Standing in the ridiculously long line to check out, I had a lot of time to just observe people and things. There’s nothing like seeing larger than life posters of beautiful, young, unhealthy skinny women all around you dressed in – well, virtually nothing, posing in provocative ways, to make you feel not so good about yourself.  But it wasn’t me I was thinking about.

There were two cute middle school aged girls in front of me in line with gift cards (who gives an adolescent girl Victoria’s Secret gift cards?)  and I wondered how these posters were making impressions on them.  At their age I was wearing white cotton everything and it served me well, and while I was a typical teenager, concerned about how I looked and how I dressed, my underwear was not one of my biggest concerns.  Maybe they just want to be pretty.  Maybe they feel pressured to be what they perceive to be pretty.

There were young moms walking through the store with their young children, both boys and girls, all of them looking at the merchandise and the pictures, and I wondered what kind of image of women it sets up in their minds.  As women we say we don’t want to be objectified by men, but aren’t we being a little hypocritical if we say that and then support a place that promotes just that type of thing?  And doesn’t this kind of thing set up a false fantasy for men as well?

Where is that line between doing or wearing something that makes you feel good about yourself and the impression it gives someone else?  We tend to say it’s the other person’s issue for thinking the way they do, but we’re humans after all, just going on first impressions and cultural norms.  And if we expose (no pun intended) our kids and young people to limiting images of women as sexy underwear models, then what else can we expect from our society?

The reason things won’t change in any hurry is because as women we can’t decide what the limits are.  Let’s take humor for instance.  I recently heard of an SNL skit about a certain part of the male anatomy in a box.  I tend to find this really tacky and I would think most women would, especially in light of our current Me Too culture, however some women think this type of humor is funny.  And they have that right of course, but this is why people are confused about the line we talked about earlier.  Can we have this sense of humor and still maintain a respectful relationship with each other?

I don’t have the answers, I’m just making some observations.  There’s no way we can change people’s views of women if we as women don’t know what we want that view to be.  In the meantime, I’m pretty sure that the next time I go underwear shopping, I’m going to find somewhere that doesn’t have unrealistic images of women plastered all over the windows and walls and make some decisions as to what my view of THIS woman can be.

 

Sunset

Breakfast this morning at IHop with family.  Doesn’t get much better than that.  The family part, not necessarily the IHop part.  But I digress.  Spending what little time we had left with my husband’s family before our flight was important and mom needed to get to her Sunday school class, so 8:30 a.m. it was where I indulged in french toast, bacon and the repeat of the bird story for my son and daughter-in-law who did not hear the story last night (see yesterday’s blog).  More great laughter, although I’m pretty certain the story has run its course for my father-in-law.
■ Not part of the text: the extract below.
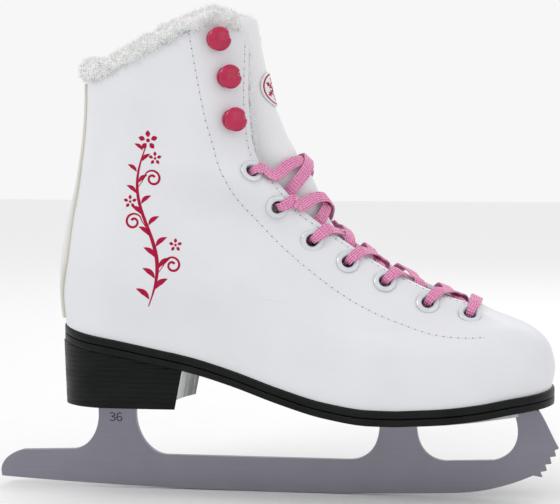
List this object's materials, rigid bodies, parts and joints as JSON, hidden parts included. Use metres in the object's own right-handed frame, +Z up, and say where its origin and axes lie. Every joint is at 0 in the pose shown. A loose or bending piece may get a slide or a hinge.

The last couple of days have been all about the 60th Wedding Anniversary for my in-laws and it was wonderful, but there is always this undercurrent about age.  My goodness, 60 years?  That makes them 80 and almost 80.  How much time do we have left to spend with these wonderful people?  I suppose most people think of this as the sunset of their lives, although both of them are as sharp as tacks, still way on top of things, more than they think they are.  We look at average life spans, do the math and become slightly obsessed with it, usually in depressing or negative ways.

But this weekend I met a woman named Wanda.  I saw a car pull up to the door of the church where we had the party, heard my mother-in-law say something like, “oh my goodness, Wanda is here!” and my niece say, “Oh, isn’t she just the cutest thing?”, so I had to see for myself.  This beautiful little lady, dressed to the nines in her red coat and coifed hair walked in using a cane and quick, tiny little steps into the church, hugging everyone she saw.  Meet Wanda, age 103.  By the way, my mother-in-law is her Sunday school teacher.
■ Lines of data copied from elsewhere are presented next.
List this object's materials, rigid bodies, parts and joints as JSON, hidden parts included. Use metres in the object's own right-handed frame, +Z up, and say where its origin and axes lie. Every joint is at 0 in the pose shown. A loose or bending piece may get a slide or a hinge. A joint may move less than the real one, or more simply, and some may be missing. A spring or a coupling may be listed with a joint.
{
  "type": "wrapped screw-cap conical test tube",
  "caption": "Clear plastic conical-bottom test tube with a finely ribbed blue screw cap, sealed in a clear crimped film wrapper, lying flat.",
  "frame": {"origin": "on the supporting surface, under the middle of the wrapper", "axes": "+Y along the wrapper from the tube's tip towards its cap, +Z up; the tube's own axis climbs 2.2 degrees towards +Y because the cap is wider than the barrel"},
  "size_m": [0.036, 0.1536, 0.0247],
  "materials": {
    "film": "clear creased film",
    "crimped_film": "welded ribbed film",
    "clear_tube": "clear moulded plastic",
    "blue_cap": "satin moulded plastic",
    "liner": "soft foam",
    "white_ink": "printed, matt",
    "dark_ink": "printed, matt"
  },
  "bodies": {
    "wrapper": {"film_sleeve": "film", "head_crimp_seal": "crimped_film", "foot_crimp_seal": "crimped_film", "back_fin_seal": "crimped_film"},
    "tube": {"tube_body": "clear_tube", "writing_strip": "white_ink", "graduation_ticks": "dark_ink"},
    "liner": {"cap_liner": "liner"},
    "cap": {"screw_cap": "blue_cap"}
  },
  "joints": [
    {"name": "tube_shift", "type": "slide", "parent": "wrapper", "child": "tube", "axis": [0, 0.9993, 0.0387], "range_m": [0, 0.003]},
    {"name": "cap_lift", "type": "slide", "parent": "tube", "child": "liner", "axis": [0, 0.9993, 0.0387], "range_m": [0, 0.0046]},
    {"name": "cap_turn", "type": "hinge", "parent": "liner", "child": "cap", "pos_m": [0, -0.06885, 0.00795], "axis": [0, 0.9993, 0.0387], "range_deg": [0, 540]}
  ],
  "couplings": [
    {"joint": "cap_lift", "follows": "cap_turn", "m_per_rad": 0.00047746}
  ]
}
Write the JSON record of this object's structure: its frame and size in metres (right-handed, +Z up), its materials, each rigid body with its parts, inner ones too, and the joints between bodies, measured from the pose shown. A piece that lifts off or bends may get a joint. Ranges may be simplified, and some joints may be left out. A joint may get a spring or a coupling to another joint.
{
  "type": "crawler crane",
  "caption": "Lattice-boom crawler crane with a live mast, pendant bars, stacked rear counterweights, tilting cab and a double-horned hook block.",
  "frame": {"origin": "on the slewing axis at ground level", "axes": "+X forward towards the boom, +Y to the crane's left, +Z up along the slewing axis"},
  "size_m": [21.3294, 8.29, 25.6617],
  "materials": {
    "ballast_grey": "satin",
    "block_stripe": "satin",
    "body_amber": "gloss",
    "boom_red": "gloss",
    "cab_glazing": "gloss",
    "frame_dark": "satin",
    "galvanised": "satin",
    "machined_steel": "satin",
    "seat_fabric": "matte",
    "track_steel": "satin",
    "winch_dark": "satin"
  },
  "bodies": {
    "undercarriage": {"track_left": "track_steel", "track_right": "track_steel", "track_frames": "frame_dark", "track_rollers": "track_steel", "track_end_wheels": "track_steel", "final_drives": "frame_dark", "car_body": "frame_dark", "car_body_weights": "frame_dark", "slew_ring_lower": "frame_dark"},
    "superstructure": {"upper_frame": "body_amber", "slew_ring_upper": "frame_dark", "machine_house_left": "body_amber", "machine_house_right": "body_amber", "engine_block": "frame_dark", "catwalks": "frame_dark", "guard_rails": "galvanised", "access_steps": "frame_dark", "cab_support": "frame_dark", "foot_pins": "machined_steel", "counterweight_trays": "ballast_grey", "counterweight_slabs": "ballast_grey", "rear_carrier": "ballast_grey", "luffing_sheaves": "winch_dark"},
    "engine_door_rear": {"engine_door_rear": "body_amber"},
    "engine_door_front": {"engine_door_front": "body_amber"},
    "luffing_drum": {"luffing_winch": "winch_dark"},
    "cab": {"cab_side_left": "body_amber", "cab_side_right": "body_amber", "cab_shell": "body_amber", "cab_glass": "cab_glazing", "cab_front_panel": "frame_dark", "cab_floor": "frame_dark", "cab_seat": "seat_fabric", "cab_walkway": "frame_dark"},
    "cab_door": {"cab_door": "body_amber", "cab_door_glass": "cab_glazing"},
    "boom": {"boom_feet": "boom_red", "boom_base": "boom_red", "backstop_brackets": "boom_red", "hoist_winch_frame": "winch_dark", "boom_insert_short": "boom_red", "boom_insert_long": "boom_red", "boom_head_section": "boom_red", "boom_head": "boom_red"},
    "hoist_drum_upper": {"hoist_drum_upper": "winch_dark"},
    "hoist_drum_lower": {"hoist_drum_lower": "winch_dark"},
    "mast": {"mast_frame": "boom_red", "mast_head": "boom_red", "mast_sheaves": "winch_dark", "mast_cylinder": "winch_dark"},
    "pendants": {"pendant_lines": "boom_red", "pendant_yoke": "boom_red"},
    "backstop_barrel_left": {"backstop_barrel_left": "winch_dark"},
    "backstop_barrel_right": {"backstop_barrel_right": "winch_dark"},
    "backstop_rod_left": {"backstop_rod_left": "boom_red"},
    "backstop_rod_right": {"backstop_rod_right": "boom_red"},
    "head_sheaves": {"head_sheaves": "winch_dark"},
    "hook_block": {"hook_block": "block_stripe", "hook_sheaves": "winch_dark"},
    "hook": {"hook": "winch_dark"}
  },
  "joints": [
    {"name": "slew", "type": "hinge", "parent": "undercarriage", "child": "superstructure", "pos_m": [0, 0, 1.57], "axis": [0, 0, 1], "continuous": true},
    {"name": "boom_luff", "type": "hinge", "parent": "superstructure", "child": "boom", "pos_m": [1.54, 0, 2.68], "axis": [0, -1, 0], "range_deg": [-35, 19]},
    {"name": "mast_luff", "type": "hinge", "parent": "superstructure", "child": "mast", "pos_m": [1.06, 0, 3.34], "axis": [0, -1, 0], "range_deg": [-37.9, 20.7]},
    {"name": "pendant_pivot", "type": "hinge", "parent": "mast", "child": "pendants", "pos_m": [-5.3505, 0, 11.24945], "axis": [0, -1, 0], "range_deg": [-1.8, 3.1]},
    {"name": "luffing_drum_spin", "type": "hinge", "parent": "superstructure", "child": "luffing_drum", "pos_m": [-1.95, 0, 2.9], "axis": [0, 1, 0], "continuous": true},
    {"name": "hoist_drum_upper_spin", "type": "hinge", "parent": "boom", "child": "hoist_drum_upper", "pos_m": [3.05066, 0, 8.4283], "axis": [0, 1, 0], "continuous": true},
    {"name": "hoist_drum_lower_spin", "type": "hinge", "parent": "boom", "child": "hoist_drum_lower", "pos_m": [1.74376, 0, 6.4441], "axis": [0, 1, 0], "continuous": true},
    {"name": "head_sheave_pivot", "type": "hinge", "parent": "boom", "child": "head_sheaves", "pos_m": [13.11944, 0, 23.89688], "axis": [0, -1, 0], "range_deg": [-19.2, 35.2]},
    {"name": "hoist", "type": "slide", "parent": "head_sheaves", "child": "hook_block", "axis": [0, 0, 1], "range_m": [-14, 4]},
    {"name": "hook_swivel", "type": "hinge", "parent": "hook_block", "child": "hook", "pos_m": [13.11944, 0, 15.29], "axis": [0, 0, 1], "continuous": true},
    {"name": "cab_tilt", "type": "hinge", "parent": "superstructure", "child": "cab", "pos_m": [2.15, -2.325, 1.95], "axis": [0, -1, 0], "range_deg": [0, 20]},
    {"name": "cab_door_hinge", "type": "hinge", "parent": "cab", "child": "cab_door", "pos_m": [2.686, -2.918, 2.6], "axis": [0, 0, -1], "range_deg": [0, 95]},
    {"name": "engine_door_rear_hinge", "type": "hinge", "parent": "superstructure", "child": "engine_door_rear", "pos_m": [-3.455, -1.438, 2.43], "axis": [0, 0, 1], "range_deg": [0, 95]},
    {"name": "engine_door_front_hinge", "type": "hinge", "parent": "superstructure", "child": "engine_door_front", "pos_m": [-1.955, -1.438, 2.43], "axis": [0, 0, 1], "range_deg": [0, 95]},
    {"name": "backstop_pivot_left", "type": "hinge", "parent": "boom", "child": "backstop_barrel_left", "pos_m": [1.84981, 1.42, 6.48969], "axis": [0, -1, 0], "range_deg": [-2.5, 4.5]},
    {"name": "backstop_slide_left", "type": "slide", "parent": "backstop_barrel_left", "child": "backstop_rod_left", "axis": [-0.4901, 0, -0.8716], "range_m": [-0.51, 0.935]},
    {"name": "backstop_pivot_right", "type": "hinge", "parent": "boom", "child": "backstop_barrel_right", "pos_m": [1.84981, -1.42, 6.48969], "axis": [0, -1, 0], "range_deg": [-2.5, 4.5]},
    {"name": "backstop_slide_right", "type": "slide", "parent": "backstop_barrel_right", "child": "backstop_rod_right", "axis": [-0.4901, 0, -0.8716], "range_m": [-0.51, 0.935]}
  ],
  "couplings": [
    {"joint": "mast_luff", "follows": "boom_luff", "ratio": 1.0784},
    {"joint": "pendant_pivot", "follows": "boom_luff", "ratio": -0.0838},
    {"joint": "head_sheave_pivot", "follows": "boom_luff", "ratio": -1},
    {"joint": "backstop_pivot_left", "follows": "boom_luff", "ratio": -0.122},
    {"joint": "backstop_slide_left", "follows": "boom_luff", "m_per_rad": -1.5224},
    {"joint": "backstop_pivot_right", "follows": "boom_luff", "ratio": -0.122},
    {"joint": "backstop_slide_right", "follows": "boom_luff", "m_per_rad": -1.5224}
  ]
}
This bright eyed, energetic “young” woman took over the room.  She either knew everyone or knew ABOUT them and had no difficulty entering into conversation with any of us.  At one point in the conversation I heard her say something like, “oh yes, I was reading about them on my Facebook page.  You should message me sometime!”  While most people assume that our interest in technology wanes after a certain age, Wanda seemed a master of social media, at least talking about it.  Both of my nieces, ages 18 and 21 just went on and one about how cute she was and I decided right then and there I want to be her when I grow up.

It got me thinking.  There’s longevity in this family.  My in-laws are only 80.  They could have another 20 years left.  When we decide in our minds that people who are a certain age are entering the end of their lives and have no interest in current events and technologies, we’re certainly selling them short.  I know how it makes me feel when my kids decide to talk about my age or my health like I’m falling apart.  All it takes is a bunch of people to tell me how old I’m getting for me to begin feeling like it.
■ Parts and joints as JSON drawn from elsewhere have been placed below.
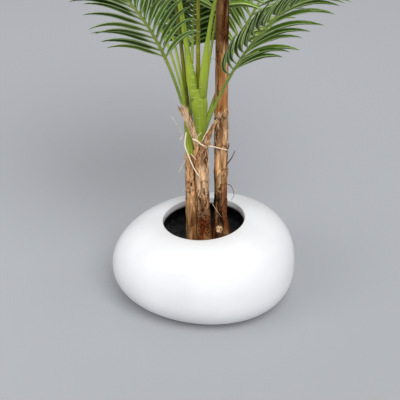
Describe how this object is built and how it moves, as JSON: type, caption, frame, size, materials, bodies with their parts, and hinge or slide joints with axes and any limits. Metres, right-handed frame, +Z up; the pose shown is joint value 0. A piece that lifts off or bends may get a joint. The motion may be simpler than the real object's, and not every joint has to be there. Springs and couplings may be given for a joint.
{
  "type": "potted artificial areca palm",
  "caption": "Tall artificial areca palm with bark-covered stems, green shafts and arching feather fronds, in a low white pebble-shaped pot filled with dark soil.",
  "frame": {"origin": "on the flat underside of the pot, below the middle of its opening", "axes": "+Z up, -Y towards the side that the picture shows, +X to its right"},
  "size_m": [1.1487, 1.0829, 1.738],
  "materials": {
    "pot_white": "satin",
    "soil_dark": "matte",
    "bark": "matte",
    "shaft_green": "satin",
    "husk": "matte",
    "frond_green": "satin"
  },
  "bodies": {
    "root": {"pot": "pot_white", "soil": "soil_dark", "trunk_left": "bark", "shaft_left": "shaft_green", "trunk_middle": "bark", "shaft_middle": "shaft_green", "trunk_tall": "bark", "shaft_tall": "shaft_green", "husk_left": "husk", "husk_right": "husk", "frond_middle_1": "frond_green", "frond_middle_2": "frond_green", "frond_middle_3": "frond_green", "frond_middle_4": "frond_green", "frond_middle_5": "frond_green", "frond_middle_6": "frond_green", "frond_middle_7": "frond_green", "frond_left_1": "frond_green", "frond_left_2": "frond_green", "frond_left_3": "frond_green", "frond_left_4": "frond_green", "frond_left_5": "frond_green", "frond_tall_1": "frond_green", "frond_tall_2": "frond_green", "frond_tall_3": "frond_green", "frond_tall_4": "frond_green", "frond_tall_5": "frond_green", "frond_tall_6": "frond_green", "frond_tall_7": "frond_green", "frond_tall_8": "frond_green", "frond_tall_9": "frond_green", "frond_tall_10": "frond_green"}
  },
  "joints": []
}
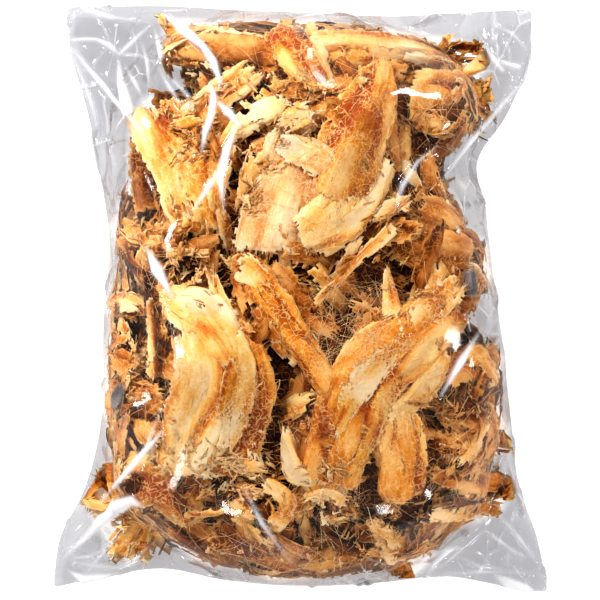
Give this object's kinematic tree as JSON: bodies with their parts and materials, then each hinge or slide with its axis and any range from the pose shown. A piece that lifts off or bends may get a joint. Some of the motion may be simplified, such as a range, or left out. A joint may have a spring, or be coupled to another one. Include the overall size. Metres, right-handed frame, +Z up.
{
  "type": "bag of dried stockfish fillet pieces",
  "caption": "Clear flat sealed bag filled with dried stockfish fillet pieces, lying on its back; plump in the middle, flat empty corners.",
  "frame": {"origin": "middle of the pack's outline as seen from above, at the height of the surface that it lies on", "axes": "+X to the bag's right, +Y to its top seal, +Z up, the shown face up"},
  "size_m": [0.2606, 0.3078, 0.0916],
  "materials": {
    "stockfish_in_film": "glossy clear film over dry fibrous fish"
  },
  "bodies": {
    "root": {"bag": "stockfish_in_film"}
  },
  "joints": []
}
On the way home on the plane, Doug got my attention to look out the window.  Just like the beginning of our trip, the clouds were a solid carpet of gray beneath us and the sunset merely reversed the colors of the sunrise a couple of days before, the dark blue of the sky and gray of the clouds separated by a rainbow of reds, pinks and oranges.  A perfect bookend for the weekend, the sunset not an ending, but the beginning of something new.  A necessity in order for the new day to come.  We need to learn to savor  the sunset.